The third assault opens the panorama of kingdoms and glory. “Haec omnia tibi dabo.” All these I will give you. Possessing all but without the Cross. The Lord answers with Deuteronomy 6:13: “Dominum Deum tuum adorabis et illi soli servies.” You shall worship the Lord your God and Him only shall you serve. Almsgiving alleviates concupiscentia oculorum. The eye is thus schooled to see goods as gifts to be shared, not spoils to be clutched.

The pattern extends beyond Adam. The Law for kings in Deuteronomy 17:14-17 warns against multiplying horses, wives, and gold. Solomon accumulated them and fell. Christ remains faithful. In Him the Davidic heir fulfills the Law without fracture. He is Priest, Prophet, and King in true obedience.

The Epistle from 2 Corinthians 6:1-10 places our struggle within realism: “We urge you not to receive the grace of God in vain.” Paul lists afflictions, labors, watchings, fastings, and the paradox of sorrowful yet always rejoicing. During Lent Mother Church trains us her children to receive grace fruitfully, gratefully. Recall that the Secret names restriction and temperance.
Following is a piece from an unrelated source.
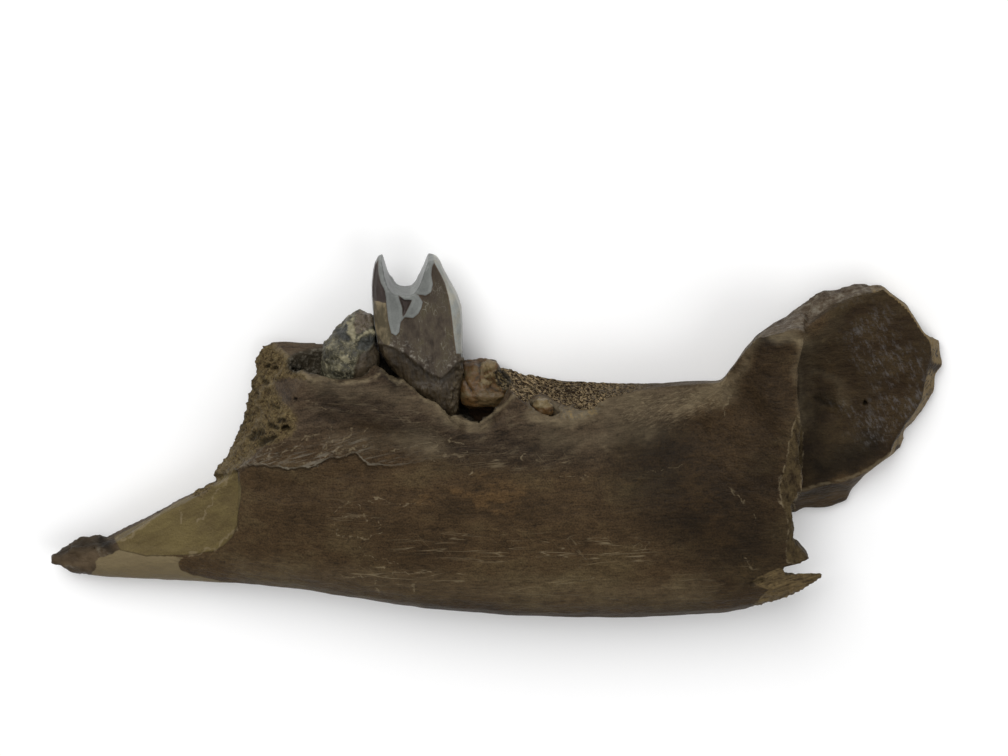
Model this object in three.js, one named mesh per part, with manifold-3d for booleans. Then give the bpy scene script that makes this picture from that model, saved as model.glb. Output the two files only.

Bl. Ildefonso Schuster, reflecting on this very Sunday at the Lateran, wrote:

“The Fathers of the Church, and notably St Gregory [the Great +604], in a famous homily delivered on this day to the people assembled at the Lateran, ask why Christ consented to be tempted by Satan, and remark that he did so in order to partake of the infirmity of our nature, and in that nature to defeat and humble the tempter on our behalf and to obtain for us the grace of overcoming our temptations by the merits of his victory. … Our Lord also wished to teach us that there is no sin in being tempted, but only in giving way to the tempter. … The faithful should contemplate with special devotion this mystery of Christ tempted in the desert, for there is no other which shows more clearly how the divine Providence makes even the wiles of the devil serve to our sanctification by using temptation as a crucible in which to purify our virtue, and by causing it to be an occasion of greater grace and profit to the soul in its spiritual life.”

Temptation is itself not sin, unless you stupidly put yourself in the occasion of sin. Temptation overcome can be meritorious.  The crucible refines. Providence turns trial into increase of grace. The Lateran Station, with Gregory’s voice echoing across centuries, situates our combat within the communion of saints. The Sacrifice offered at the beginning of Lent is the very victory of the New Adam made present.

Pope Benedict XVI, preaching on almsgiving, placed the discipline within ecclesial communion:

“… which represents a specific way to assist those in need and, at the same time, an exercise in self-denial to free us from attachment to worldly goods. The force of attraction to material riches and just how categorical our decision must be not to make of them an idol, Jesus confirms in a resolute way: ‘You cannot serve God and mammon’ (Lk 16,13). Almsgiving helps us to overcome this constant temptation, teaching us to respond to our neighbor’s needs and to share with others whatever we possess through divine goodness. This is the aim of the special collections in favor of the poor, which are promoted during Lent in many parts of the world. In this way, inward cleansing is accompanied by a gesture of ecclesial communion…”

Inward cleansing and ecclesial communion converge.

As pilgrims in spirit we accompany the ministers from the Collect to the Statio. We listen for the hook of the Psalm and pray the whole. We remember that the wilderness is not emptiness but arena. The New Adam has trampled the dragon. He has entered our infirmity emerged victorious on our behalf. We begin Lent with gratitude beneath the mantle of Mary, clothed in baptismal grace, strengthened by the Sacrifice. Prayer, fasting, and almsgiving become weapons and gifts. Our gifts of prayer, fasting, and almsgiving the Militant Church’s weapons in our Lenten discipline, our march upcountry.